This article was written by Ed Bell, CEO of FCB Greater China and originally appeared on WARC.
If only young Chinese women had taken to sports with the same enthusiasm as they have for public square dancing, China’s sport brands would have saved themselves a lot of heartache and been a lot more successful in inspiring participation. Given the success of Sport England’s ‘This Girl Can’, the question has to be asked ‘are China’s girls really different from those of the West or are China’s sports brands just not getting it?’
Somehow, China’s girls have no problem in finding the right excuse to put off the idea of playing sport. They will tell you that they are still ‘young and healthy’ and ‘don’t need sport’, or ‘they are too busy’, or, perhaps more honestly, that they just don’t want to look like a sweaty rat. Although it keeps fiddling with its global strategy, Adidas China has held the same line on sport and women for 10 years now. Its strategy has been to position sport for women as a social activity, as seen in recent campaigns – ‘In the name of Sisterhood’ and ‘With sisters, nothing is impossible…’. In the eyes of Adidas, social connection trumps the person performance imperative – a ‘sports light’ experience that owes more to Sex and the City than a City Fun Run.
The old nemesis, Nike, has been similarly steadfast in holding onto its ‘authentic sports’ approach. The ‘just do it spirit’ – which is now quite famous in China – is fairly and squarely delivered to men and women with equal fervour. Unlike the pop singers hired to represent Adidas, Nike’s headliners are people such as Grand Slam winner Li Na, a lady the whole nation has loved for her toughness and grace, despite significant sweatiness.
And Nike has backed it up with several activation programmes, such as its weekly NTC training courses offered at its Nike Women’s experiential stores, that take women running right around the country. And the company has been quite strong to take the activations mobile via innovation. In addition to the Nike+ that we know, in China they have also used Weibo and WeChat to offer 12-week transformative plans and ’21-day shaping plans’ for summer (body) preparation.
These two brands have had the men’s and women’s market more or less sewn up since inception. The local Chinese sports brands remain locked in the dungeon by consumers who tend to only buy them provided the prices remain low and tend to ‘trade up’ as soon as their finances permit. When it came to engineering your sports image, the question was ‘Adidas or Nike?’

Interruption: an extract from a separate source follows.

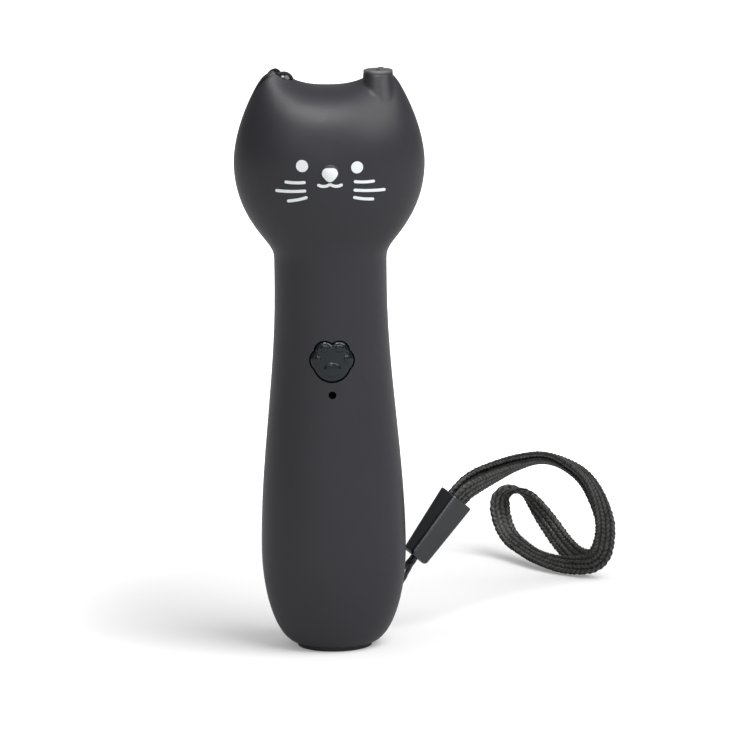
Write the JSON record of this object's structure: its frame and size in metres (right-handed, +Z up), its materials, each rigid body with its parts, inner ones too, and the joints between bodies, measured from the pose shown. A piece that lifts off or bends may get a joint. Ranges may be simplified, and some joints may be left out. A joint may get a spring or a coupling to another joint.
{
  "type": "cat laser pointer",
  "caption": "Hand-held pet pointer shaped like a cat, with a paw button, a laser in one ear, a lamp in the other and a woven wrist strap.",
  "frame": {"origin": "centre of the flat foot, on the surface that the pointer stands on", "axes": "+Z up along the body, -Y out of the cat's face, +X to the viewer's right, towards the laser ear"},
  "size_m": [0.0874, 0.1098, 0.1331],
  "materials": {
    "body": "fine matt soft-touch charcoal",
    "marks": "smooth white",
    "button": "polished black",
    "lamp_clear": "clear",
    "torch_lamp": "dark glossy dome",
    "bezel": "satin turned",
    "brass": "turned brass",
    "lens": "clear",
    "steel": "plain",
    "lead": "red insulated wire",
    "cell_wrap": "blue shrink wrap",
    "foam": "black foam",
    "board": "green board",
    "chip": "black moulded",
    "weave": "dark woven band",
    "thread": "black twisted thread",
    "bead": "moulded charcoal"
  },
  "bodies": {
    "casing": {"back_shell": "body", "battery_cell": "cell_wrap", "battery_leads": "lead", "battery_pad": "foam", "board_components": "chip", "board_screws": "steel", "charge_light": "lamp_clear", "circuit_board": "board", "eye_marks": "marks", "front_shell": "body", "laser_barrel": "brass", "laser_bezel": "bezel", "laser_diode": "steel", "laser_leads": "lead", "laser_lens": "lens", "light_pipe": "lamp_clear", "muzzle_mark": "marks", "shell_screws": "steel", "socket_shell": "steel", "socket_tongue": "chip", "strap_band": "weave", "strap_bead": "bead", "strap_thread": "thread", "switch_cover": "steel", "switch_housing": "chip", "torch_lamp": "torch_lamp", "torch_leads": "lead", "whisker_marks": "marks"},
    "button": {"paw_button": "button"},
    "plunger": {"switch_plunger": "chip"}
  },
  "joints": [
    {"name": "button_press", "type": "slide", "parent": "casing", "child": "button", "axis": [0, 1, 0], "range_m": [0, 0.0006], "stiffness_N_per_m": 1500},
    {"name": "plunger_press", "type": "slide", "parent": "casing", "child": "plunger", "axis": [0, 1, 0], "range_m": [0, 0.0003]}
  ],
  "couplings": [
    {"joint": "plunger_press", "follows": "button_press", "ratio": 0.5}
  ]
}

But there is an upset in the big China sports game. As they have done in the West, New Balance and Under Armour are creating waves in China by challenging the ‘authenticity’ of the increasingly mass major labels.
Whereas Nike focused on recruiting women into running and growing the pie, as seen with its campaign about discovery (‘You’ll know once you run’), New Balance positions itself as a brand that ‘masters running’, teaching runners to ‘run right’.
And they have also managed to keep it creative and dynamic with a ‘Color Run’ sponsorship. And as if in a pincer movement of authenticity, Under Armour, the new hard brand of sport, is rising quickly in China. Store numbers have doubled in the past two years and, unlike the very macho Under Armour of the US, Under Armour China is bringing a distinctly feminine sense with its focus on yoga, but with a strong determination underpinned with the brand line ‘I will’. And, like New Balance, it is building its brand from social media and performance-oriented training events up. Not a pop singer in sight.
So, if the past 10 years were the ‘first set’ of competition, the ‘second set’ has just begun. And a whole new set of players are on the field. With the rising desire for authenticity in China, and new entrants enticing the market away from ‘bubblegum sports’, the different ‘girl sports’ strategies seem to be a challenge of satisfying the current mindset versus the emerging need. And in a country that is besotted with progression, I wouldn’t like to be the brand that isn’t leading consumers to their ‘next step’.